= Direct carbon fuel cell =

Carbon rich fuel cell

A Direct Carbon Fuel Cell (DCFC) is a fuel cell that uses a carbon rich material as a fuel such as bio-mass or coal. The cell produces energy by combining carbon and oxygen, which releases carbon dioxide as a by-product. It is also called coal fuel cells (CFCs), carbon-air fuel cells (CAFCs), direct carbon/coal fuel cells (DCFCs), and DC-SOFC.

The total reaction of the cell is C + O_{2} → CO_{2}.
The process in half cell notation:
- Anode: C + 2O^{2−} → CO_{2} + 4e^{−}
- Cathode: O_{2} + 4e^{−} → 2O^{2−}

Despite this release of carbon dioxide, the direct carbon fuel cell is more environmentally friendly than traditional carbon burning techniques. Due to its higher efficiency, it requires less carbon to produce the same amount of energy. Also, because pure carbon dioxide is emitted, carbon capture techniques are much cheaper than for conventional power stations.
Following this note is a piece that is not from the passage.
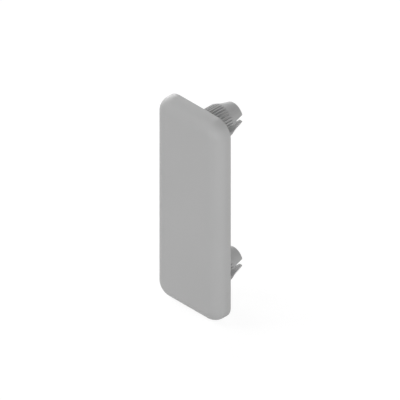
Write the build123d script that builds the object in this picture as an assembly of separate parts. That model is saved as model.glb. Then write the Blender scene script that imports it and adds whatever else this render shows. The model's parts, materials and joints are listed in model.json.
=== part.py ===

Utilized carbon can be in the form of coal, coke, char, or a non-fossilized source of carbon.
At least four types of DCFC exist.

== Solid oxide fuel cell based design ==
 Anode reactions:

Direct electrochemical oxidation path:
 C + 2O^{2−} → CO_{2} + 4e^{−}
 C + O^{2−} → CO+ 2e^{−}

Indirect electrochemical oxidation path: CO + O^{2−} → CO_{2} + 2e^{−}

Boudouard reaction (indirect chemical reaction path): C + CO_{2} → 2CO

 Cathode reaction: O_{2} + 4e^{−} → 2O^{2−}

== Molten hydroxides fuel cell ==
William W. Jacques obtained US Patent 555,511 in this type of fuel cell in 1896. Prototypes have been demonstrated by the research group, SARA, Inc.

== Molten carbonate fuel cell ==
William W. Jacques obtained a Canadian patent for the molten carbonate fuel cell in 1897
It has been developed further at the Lawrence Livermore Laboratory.

== Molten tin anode ==
This design utilizes molten tin and tin oxide as an inter stage reaction between oxidation of the carbon dissolving in the anode and reduction of oxygen at the solid oxide cathode.